Las Marías
Por Claudia Luna
“Ella es una puta”, escuché decir a uno de mis hijos cuando iba en Quinto o Sexto de Primaria refiriéndose a una compañera de clase. Al oírlo, sentí que me ardía la cara como si me hubieran abofeteado. Lo miré entre ofendida e indignada y le lancé una andanada de preguntas: “¿Sabes lo que es una puta? ¿Ella cobra? ¿En dónde trabaja? Y si trabajara de prostituta, ¿no crees que merece respeto? Pero a fin de cuentas, ¿tú quién eres para llamarla puta?”. Mi hijo me miraba con los ojos muy abiertos, sin decir nada. Después, empecé a recitar cosas como: “No quiero volver a oírte hablar así. Tu tienes mamá y hermana. Las mujeres merecen respeto”, y quién sabe cuántas cosas más.
Con certeza, llamar “puta” a una mujer es la ofensa más antigua que existe. Es la manera perfecta de descalificarnos, de acosarnos y manchar por siempre nuestro nombre, dejándonos como discapacitadas. Basta con mirar el caso de María Magdalena, a quien, por error, se le etiquetó por siglos como “la prostituta arrepentida”. Recuerdo la primera vez que escuché su nombre. Estaba en la Primaria. La maestra de Religión bajaba la voz cuando se refería a ella y buscaba con cuidado las palabras para explicarnos que María Magdalena había sido una “mala mujer”, una pecadora.
En los cuatro evangelios existen referencias a ella. Se le sitúa como discípula de Jesús, como figura importante en la escena de la crucifixión, como la primera en contemplar al Resucitado y lleva la Buena Nueva a los apóstoles. Según los historiadores, la identificación equivocada como “prostituta” fue en una homilía del Papa Gregorio l, en el año 591. La Iglesia, por mucho tiempo, utilizó “convenientemente” la imagen de María Magdalena como ícono de esperanza, para que los creyentes pasaran de pecadores a fieles discípulos y engrosaran así las filas de la Iglesia.
Gracias a los investigadores y eruditos en la materia, se sabe que la confusión se debe a la existencia de varias “Marías” y otras mujeres en las escrituras cuyos nombres se mezclaron a través de los años.
Juan Pablo II se refirió a ella como una de esas “mujeres que demostraron ser más fuertes que los apóstoles” en el momento de la crucifixión. Es verdad que el error se ha corregido por los últimos Papas y en la actualidad se le conoce como Santa María Magdalena, empero, el estigma de pecadora sigue colgando de su nombre. Popularmente ha sido más difícil extirpar esta imagen, es como si tuviera un mal incurable y, por demás, contagioso.

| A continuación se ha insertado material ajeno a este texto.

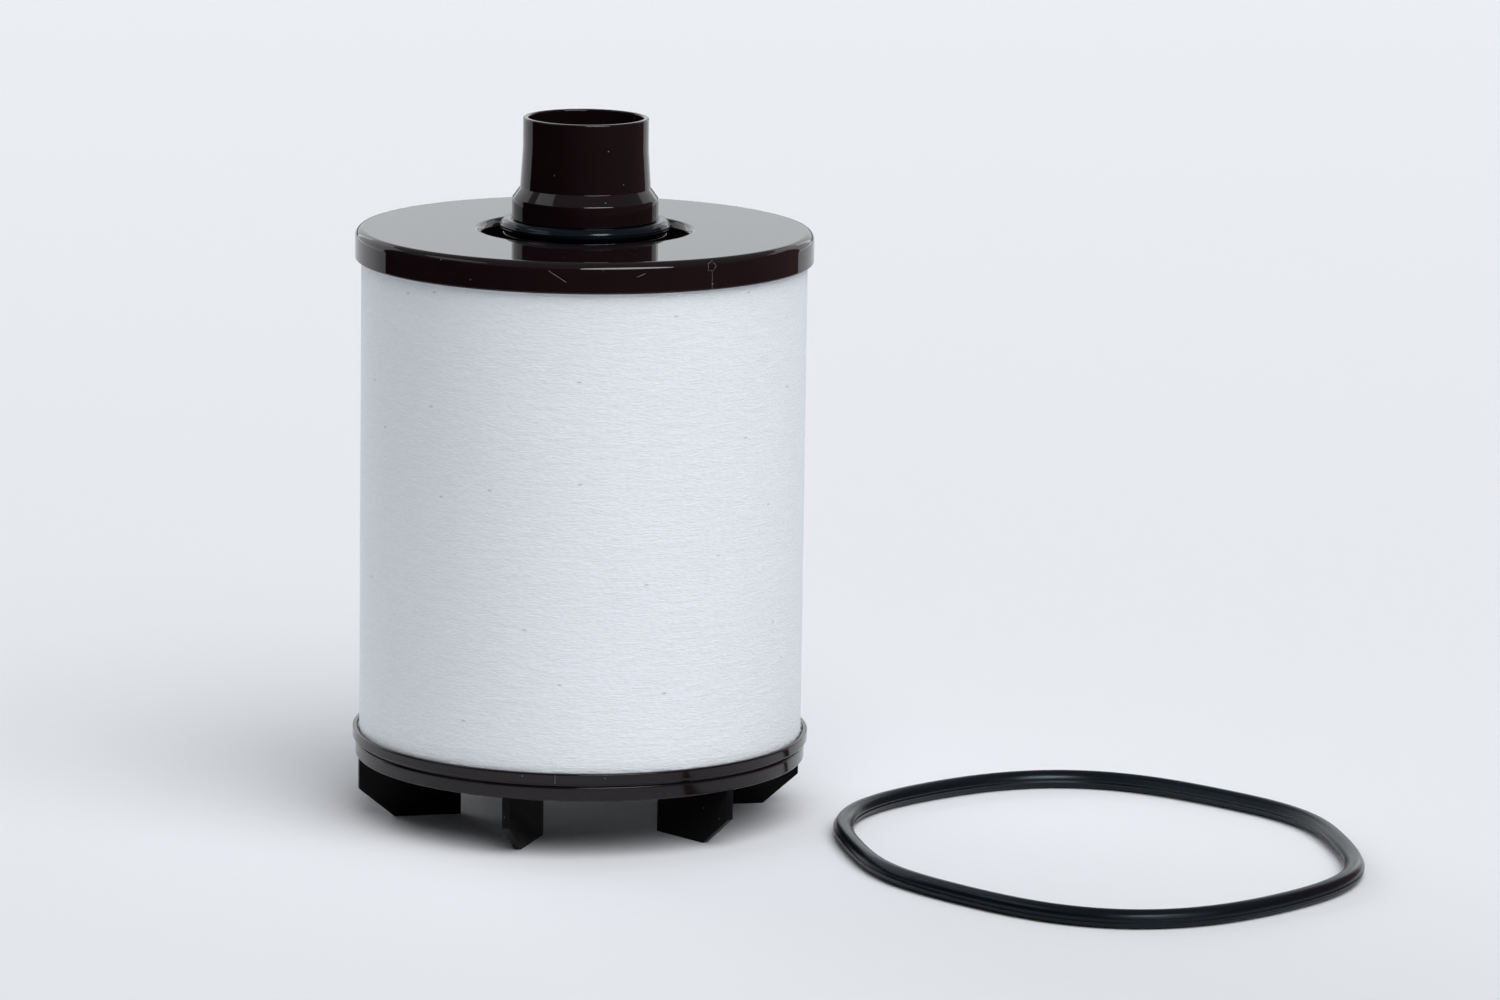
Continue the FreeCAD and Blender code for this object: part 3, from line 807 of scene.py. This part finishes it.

Resulta interesante observar quién sanciona con mayor ímpetu a las mujeres. En definitiva somos nosotras, las mujeres, los jueces mas severos. Tal vez, sea un instinto básico de permanencia cuando marcamos a otra mujer como “puta”, como si quisiéramos gritarle a nuestros hombres o mujeres de la familia: “No te le acerques, es un bicho malo”.
Sin embargo, hemos llegado a un momento, en el que es imperativo, que nosotras mismas dejemos de pelear contra la obscuridad, y simplemente prendamos la luz. Nuestra castidad no es la aportación más valiosa que tenemos para ofrecer a la sociedad. Es inaceptable que sea motivo de referencia. Mucho menos de discusión.